The Financial Crimes Enforcement Network (FinCEN) has issued an advisory on the types of coronavirus-related scams and schemes that financial institutions should be on alert for and how and where to report such activity.

This article is from FRA's sister company, Compliance Week.

The advisory, published Tuesday, aims to “aid financial institutions in detecting, preventing, and reporting potential COVID19-related criminal activity.”

FinCEN recommends that financial institutions should be alert for scams in which criminal imposters pose as agents of legitimate government agencies in an attempt to fool victims into wiring them money to pay off a government debt or to hand over their banking passwords or other personal information in order to receive government stimulus money. FinCEN says imposters are most often posing as agents of the Internal Revenue Service (IRS), the Centers for Disease Control and Prevention (CDC), and the World Health Organization (WHO), as well as other healthcare or non-profit groups and academic institutions.
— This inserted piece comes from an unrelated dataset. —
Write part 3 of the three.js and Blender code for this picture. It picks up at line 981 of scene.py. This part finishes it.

Financial institutions should also be on the lookout for money mule schemes, in which a person “transfers illegally acquired money on behalf of or at the direction of another.” In some cases, the money mule is an unwitting participant in the money mule scheme, tricked into participating by trusting the fraudster’s tale of romance, a job position, or other proposition. In others, the mule knows the money is coming from an illegal source and willingly participates in transferring it elsewhere.
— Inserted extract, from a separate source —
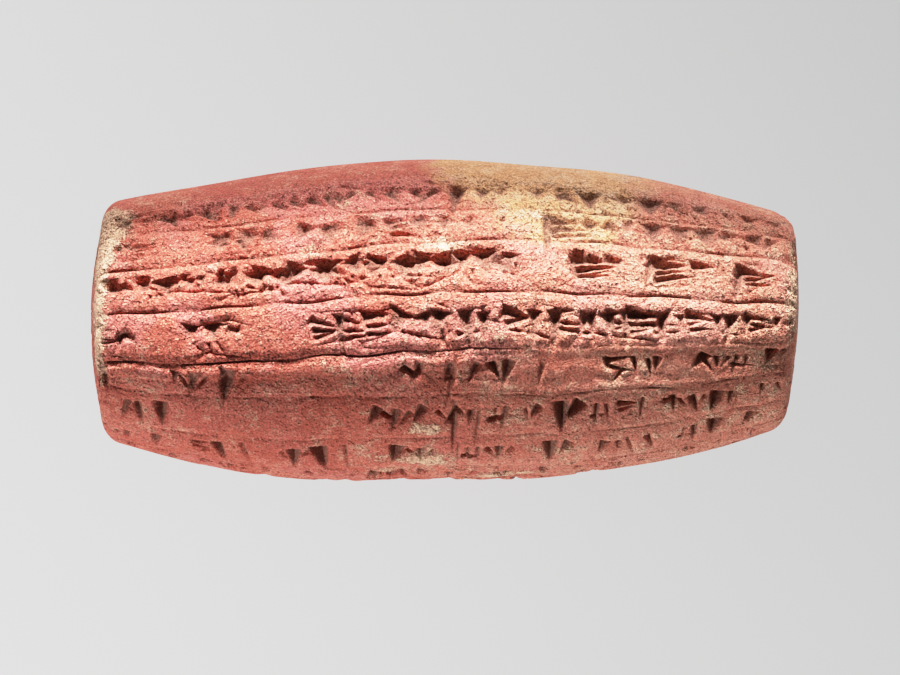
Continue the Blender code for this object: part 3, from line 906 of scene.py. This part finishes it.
def makeClayMaterial():
    material = bpy.data.materials.new("firedClay")
    material.use_nodes = True
    tree = material.node_tree
    shader = tree.nodes["Principled BSDF"]
    place = field(tree, "ShaderNodeTexCoord", output="Object")
    sandy = fromMesh(tree, "sandy")
    standing = fromMesh(tree, "standing")
    pressed = fromMesh(tree, "pressed")
    broad = noise(tree, place, finish["broadSize"], 3.0, 0.55)
    middling = noise(tree, place, finish["middlingSize"], 4.0, 0.6)
    fine = noise(tree, place, finish["fineSize"], 3.0, 0.65)
    gritty = noise(tree, place, finish["grittySize"], 2.0, 0.6)

    # the red body, deeper where it is pressed and paler in patches
    body = mixed(tree, fade(tree, broad, 0.35, 0.65), finish["deepRed"], finish["red"])
    body = mixed(tree, fade(tree, middling, 0.48, 0.72) * amounts["paleRed"], body, finish["paleRed"])
    pinkish = noise(tree, place, finish["pinkSize"], shift=(0.3, 0.1, 0.2)) + (middling - 0.5) * 0.3
    body = mixed(tree, fade(tree, pinkish, 0.45, 0.6) * sandy * amounts["pinkRed"], body, finish["pinkRed"])

    # the buff stretch along the top
    ragged = (middling - 0.5) * 0.5 + (broad - 0.5) * 1.2 + (fine - 0.5) * 0.2
    ragged = ragged + (noise(tree, place, finish["raggedSize"], 1.0) - 0.5) * 0.9
    inBuff = fade(tree, fromMesh(tree, "fromBuff") + ragged, 0.72, 1.18, 1.0, 0.0)
    buff = mixed(tree, fade(tree, middling, 0.4, 0.7), finish["buff"], finish["paleBuff"])
    body = mixed(tree, inBuff, body, buff)

    # dust over the right part, and a pale crust that is left on ridges and in patches
    low, high, most = finish["dust"]
    dust = fade(tree, parts(tree, place)[0], low, high) * most
    body = mixed(tree, dust * fade(tree, middling, 0.3, 0.7, 0.5, 1.0), body, finish["crust"])
    rough = (fine - 0.5) * 1.5 + (gritty - 0.5) * 0.7
    wear = (broad - 0.5) * 1.6 + (middling - 0.5) * 2.0 + standing * 0.3 + dust * 0.5 - pressed * 0.5
    crust = fade(tree, wear + rough, 0.36, 0.95) * amounts["crust"]
    marked = fromMesh(tree, "marked") * 0.9 + (middling - 0.5) * 1.5
    crust = calc(tree, "MAXIMUM", crust, fade(tree, marked + rough, 0.35, 0.85) * amounts["crustPatches"])
    body = mixed(tree, crust, body, finish["crust"])

    # thin pale scratches along the smooth clay, and smears of dust
    along = vectorCalc(tree, "MULTIPLY", place, (0.12, 1.0, 1.0))
    scratches = fade(tree, noise(tree, along, finish["scratchSize"], 2.0, 0.6), 0.64, 0.74)
    scratches = scratches * fade(tree, broad, 0.45, 0.6)
    body = mixed(tree, scratches * (1.0 - sandy) * amounts["scratches"], body, finish["crust"])
    smears = fade(tree, fine + (middling - 0.5) * 0.9 + (broad - 0.5) * 0.6, 0.5, 0.78)
    body = mixed(tree, smears * (1.0 - sandy) * amounts["smears"], body, finish["crust"])

    # short broken cracks and small granules on the sandy clay; the cracks get painted shade
    stirred = scaled(tree, drifting(tree, place, finish["stirSize"]), finish["stirSize"])
    bent = vectorCalc(tree, "ADD", place, stirred)
    flakes = fade(tree, fromCrack(tree, bent, finish["flakeSize"]), 0.02, 0.1, 1.0, 0.0)
    broken = noise(tree, place, finish["crackSize"], 1.0, shift=(0.7, 0.0, 0.4))
    flakes = flakes * fade(tree, broken, 0.55, 0.62) * (0.12 + sandy * 0.88)
    cells = {"Vector": bent, "Scale": 1.0 / finish["granuleSize"]}
    granules = 1.0 - field(tree, "ShaderNodeTexVoronoi", cells, "Distance")
    granules = granules * (0.15 + sandy * 0.5 + crust * 0.6)
    body = mixed(tree, flakes * amounts["flakes"], body, finish["crackAndPitShade"])

    # grains and pits, and painted shade in the strokes and in the low places between lumps
    grains = specks(tree, place, finish["grainSize"], 0.25, 0.6)
    body = mixed(tree, grains * (0.12 + sandy * 0.3), body, finish["crust"])
    # painted shade in the pits, which the bump also presses down
    pits = specks(tree, place, finish["pitSize"], 0.22, 0.34)
    body = mixed(tree, pits * (0.35 + sandy * 0.5 + crust * 0.15), body, finish["crackAndPitShade"])
    # painted shade: darker where the clay is pressed or lies lower than its surroundings
    lowPlaceShade = fade(tree, standing, -1.1, -0.25, 1.0, 0.0)
    hollows = calc(tree, "MAXIMUM", fade(tree, pressed, 0.08, 0.45), lowPlaceShade)
    body = mixed(tree, hollows * amounts["hollows"], body, finish["hollow"])
    shade = 1.0 + (fade(tree, gritty, 0.28, 0.72) - 0.5) * (0.66 + sandy * 0.36)
    shade = shade * (0.85 + fine * 0.3)
    tint = vector(tree, shade, shade, shade)
    body = mixed(tree, 1.0, body, tint, blend="MULTIPLY")
    tree.links.new(body.socket, shader.inputs["Base Color"])

    # the grain of the surface, in mm
    surface = (gritty - 0.5) * 0.26 * (0.35 + sandy * 0.65)
    surface = surface + (fine - 0.5) * 0.45 * (0.2 + sandy * 0.8)
    surface = surface + granules * 0.3 - flakes * 0.3
    surface = surface + grains * 0.06 - pits * 0.2 + crust * 0.06
    bump = addNode(tree, "ShaderNodeBump", {"Height": surface})
    bump.inputs["Strength"].default_value = 1.0
    bump.inputs["Distance"].default_value = mm
    tree.links.new(bump.outputs["Normal"], shader.inputs["Normal"])
    shader.inputs["Roughness"].default_value = finish["roughness"]
    shader.inputs["Specular IOR Level"].default_value = finish["specular"]
    return material


# the stage

stage = {
    "floorSize": 60.0,
    "floorGlow": 0.725,               # the floor's own light, so that it stays even and pale round the clay
    "floorDarkening": (1.45, 0.95),   # how much the glow falls off for each metre to the right, and upwards
    "floorEvenFrom": 0.15,            # and about how far from the clay it stops falling off
    "floorColour": (0.07, 0.07, 0.07, 1.0),
    "floorDrop": 0.2 * mm,            # just under the clay
    "cameraHeight": 0.75,             # it looks straight down
    "frameWidth": 144.25 * mm,        # what the picture takes in at the height of the barrel's axis
    "aimX": 0.9 * mm,
    "aimY": -2.72 * mm,
    "worldStrength": 0.05,
}

# azimuth 0 is +Y, the picture's top, and 90 is +X; elevation is above the floor
lamps = {
    "key": {"azimuth": -4.0, "elevation": 23.0, "distance": 1.2, "size": 0.19, "power": 74.0},
    "lowFill": {"azimuth": 201.0, "elevation": 4.0, "distance": 1.0, "size": 0.24, "power": 8.8},
    "highFill": {"azimuth": 0.0, "elevation": 3.0, "distance": 1.0, "size": 0.5, "power": 9.4},
    "rightFill": {"azimuth": 62.0, "elevation": 10.0, "distance": 1.0, "size": 0.4, "power": 2.2},
}
floorLamp = {"azimuth": 0.0, "elevation": 80.0, "distance": 1.0, "size": 0.9, "power": 3.0}

# a card between the key light and the top of the barrel, seen by no camera
flag = {"away": 105.0 * mm, "top": 82.5 * mm, "width": 500.0 * mm}

# the film: light in, from 0 to white, and tone out; it rolls off the brightest tones
film = {
    "white": 2.5,
    "curve": ((0.12, 0.30), (0.20, 0.50), (0.28, 0.66), (0.40, 0.80), (0.64, 0.91), (1.0, 0.98)),
}


def makeFloor():
    half = stage["floorSize"] / 2
    low = -stage["floorDrop"]
    corners = [(-half, -half, low), (half, -half, low), (half, half, low), (-half, half, low)]
    made = addMesh("floor", corners, [], [(0, 1, 2, 3)])
    material = bpy.data.materials.new("paleFloor")
    material.use_nodes = True
    tree = material.node_tree
    shader = tree.nodes["Principled BSDF"]
    shader.inputs["Base Color"].default_value = stage["floorColour"]
    shader.inputs["Roughness"].default_value = 0.9
    shader.inputs["Emission Color"].default_value = (1.0, 1.0, 1.0, 1.0)
    even = stage["floorEvenFrom"]
    glow = stage["floorGlow"]
    place = field(tree, "ShaderNodeTexCoord", output="Object")
    for away, darkening in zip(parts(tree, place), stage["floorDarkening"]):
        glow = glow - calc(tree, "TANH", away / even) * (even * darkening)
    wire(tree, shader.inputs["Emission Strength"], glow)
    made.data.materials.append(material)
    return made


def makeFlag():
    half = flag["width"] / 2
    y = flag["away"]
    corners = [(-half, y, 0.0), (half, y, 0.0), (half, y, flag["top"]), (-half, y, flag["top"])]
    made = addMesh("flag", corners, [], [(0, 1, 2, 3)])
    for ray in ("camera", "diffuse", "glossy", "transmission", "volume_scatter"):
        setattr(made, "visible_" + ray, False)
    return made


def makeCamera():
    data = bpy.data.cameras.new("camera")
    data.sensor_width = 36.0
    distance = stage["cameraHeight"] - barrel["Axis Height"]
    data.lens = data.sensor_width * distance / stage["frameWidth"]
    data.clip_start = 0.01
    data.clip_end = 20.0
    made = addObject("camera", data)
    made.location = (stage["aimX"], stage["aimY"], stage["cameraHeight"])
    bpy.context.scene.camera = made


def group(name, *things):
    made = bpy.data.collections.new(name)
    for thing in things:
        made.objects.link(thing)
    return made


def addLamp(name, lamp, lit, blockers):
    # a round soft light that shines on some things alone, and is blocked by some alone
    data = bpy.data.lights.new(name, "AREA")
    data.shape = "DISK"
    data.size = lamp["size"]
    data.energy = lamp["power"]
    made = addObject(name, data)
    azimuth = math.radians(lamp["azimuth"])
    elevation = math.radians(lamp["elevation"])
    flat = math.cos(elevation)
    towards = Vector((math.sin(azimuth) * flat, math.cos(azimuth) * flat, math.sin(elevation)))
    made.location = towards * lamp["distance"] + Vector((0.0, 0.0, barrel["Axis Height"]))
    made.rotation_euler = towards.to_track_quat("Z", "Y").to_euler()
    made.light_linking.receiver_collection = lit
    made.light_linking.blocker_collection = blockers


def makeLights(clay, floor, card):
    clayAlone = group("clayAlone", clay)
    clayAndCard = group("clayAndCard", clay, card)
    for name, lamp in lamps.items():
        addLamp(name, lamp, clayAlone, clayAndCard if name == "key" else clayAlone)
    addLamp("floorLight", floorLamp, group("floorAlone", floor), clayAlone)
    world = bpy.data.worlds.new("studio")
    bpy.context.scene.world = world
    world.use_nodes = True
    sky = world.node_tree.nodes["Background"]
    sky.inputs["Color"].default_value = (1.0, 1.0, 1.0, 1.0)
    sky.inputs["Strength"].default_value = stage["worldStrength"]


def loadFilm():
    view = bpy.context.scene.view_settings
    view.view_transform = "Standard"
    view.use_curve_mapping = True
    mapping = view.curve_mapping
    mapping.white_level = [film["white"]] * 3
    combined = mapping.curves[3]
    combined.points[-1].location = film["curve"][-1]
    for place in film["curve"][:-1]:
        combined.points.new(*place)
    mapping.update()


clay = makeClay(makeClayMaterial())
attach(clay, "root")
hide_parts("clay_cylinder")
floor = makeFloor()
card = makeFlag()
makeCamera()
makeLights(clay, floor, card)
loadFilm()
print("floor, camera and lights set")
FinCEN recommends financial institutions that discover these coronavirus-related scams and schemes among their financial transactions file a Suspicious Activity Report and place the term “COVID19 MM FIN-2020-A003” in SAR field 2. They should also indicate in the narrative “a connection between the suspicious activity being reported and the activities highlighted in this advisory.”
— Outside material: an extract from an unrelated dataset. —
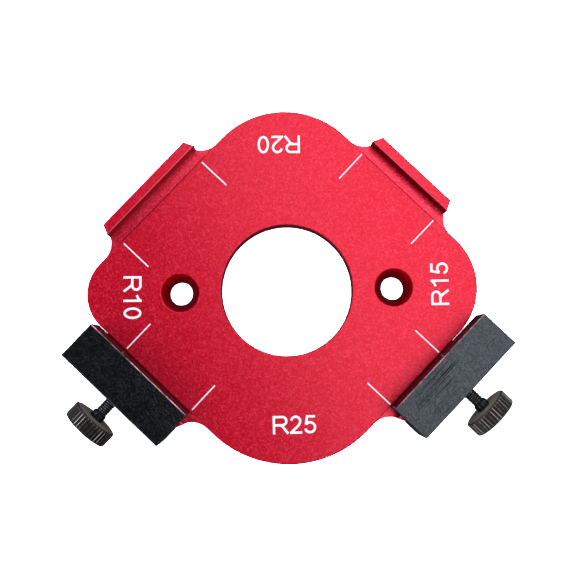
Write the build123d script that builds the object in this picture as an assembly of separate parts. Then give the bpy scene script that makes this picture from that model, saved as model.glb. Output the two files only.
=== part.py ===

Financial institutions would do well to adjust their risk-based approach to compliance with the Bank Secrecy Act to consider multiple factors, like “a customer’s historical financial activity, whether the transactions are in line with prevailing business practices, and whether the customer exhibits multiple indicators, before determining if a transaction is suspicious or otherwise indicative of potentially fraudulent COVID-19-related activities.”